**Exercise objective:**
Your task is to print all of the data word for word.

**Material provided:**
begin

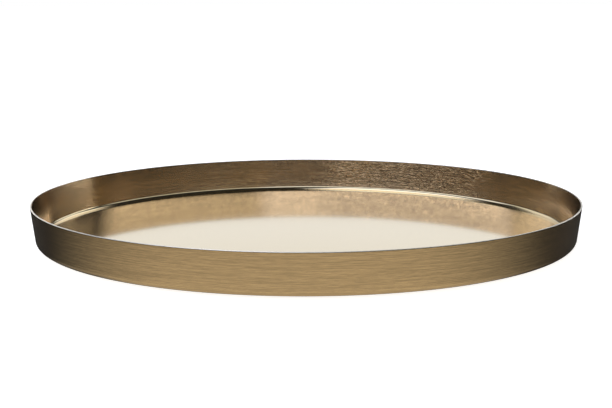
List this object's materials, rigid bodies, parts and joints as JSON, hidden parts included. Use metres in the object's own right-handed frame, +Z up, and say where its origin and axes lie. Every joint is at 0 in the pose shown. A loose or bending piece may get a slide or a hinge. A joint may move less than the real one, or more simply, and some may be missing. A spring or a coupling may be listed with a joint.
{
  "type": "round metal tray",
  "caption": "Shallow round brushed brass tray with a flat floor, a rounded corner and a plain leaning wall, standing on felt pads; holds and carries small desk things.",
  "frame": {"origin": "on the table, under the middle of the tray", "axes": "+Z up, along the axis that the tray was turned about; -Y towards the picture's camera"},
  "size_m": [0.36, 0.36, 0.027],
  "materials": {
    "brushed_brass": "satin, brushed round the wall",
    "felt": "pressed felt"
  },
  "bodies": {
    "root": {"tray_pan": "brushed_brass", "felt_pad_1": "felt", "felt_pad_2": "felt", "felt_pad_3": "felt", "felt_pad_4": "felt"}
  },
  "joints": []
}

end

**Problem solution:**
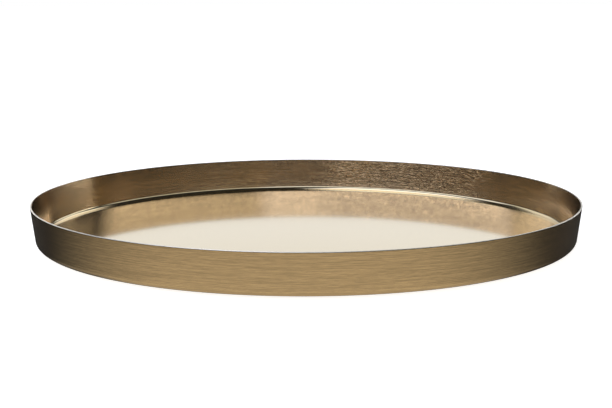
List this object's materials, rigid bodies, parts and joints as JSON, hidden parts included. Use metres in the object's own right-handed frame, +Z up, and say where its origin and axes lie. Every joint is at 0 in the pose shown. A loose or bending piece may get a slide or a hinge. A joint may move less than the real one, or more simply, and some may be missing. A spring or a coupling may be listed with a joint.
{
  "type": "round metal tray",
  "caption": "Shallow round brushed brass tray with a flat floor, a rounded corner and a plain leaning wall, standing on felt pads; holds and carries small desk things.",
  "frame": {"origin": "on the table, under the middle of the tray", "axes": "+Z up, along the axis that the tray was turned about; -Y towards the picture's camera"},
  "size_m": [0.36, 0.36, 0.027],
  "materials": {
    "brushed_brass": "satin, brushed round the wall",
    "felt": "pressed felt"
  },
  "bodies": {
    "root": {"tray_pan": "brushed_brass", "felt_pad_1": "felt", "felt_pad_2": "felt", "felt_pad_3": "felt", "felt_pad_4": "felt"}
  },
  "joints": []
}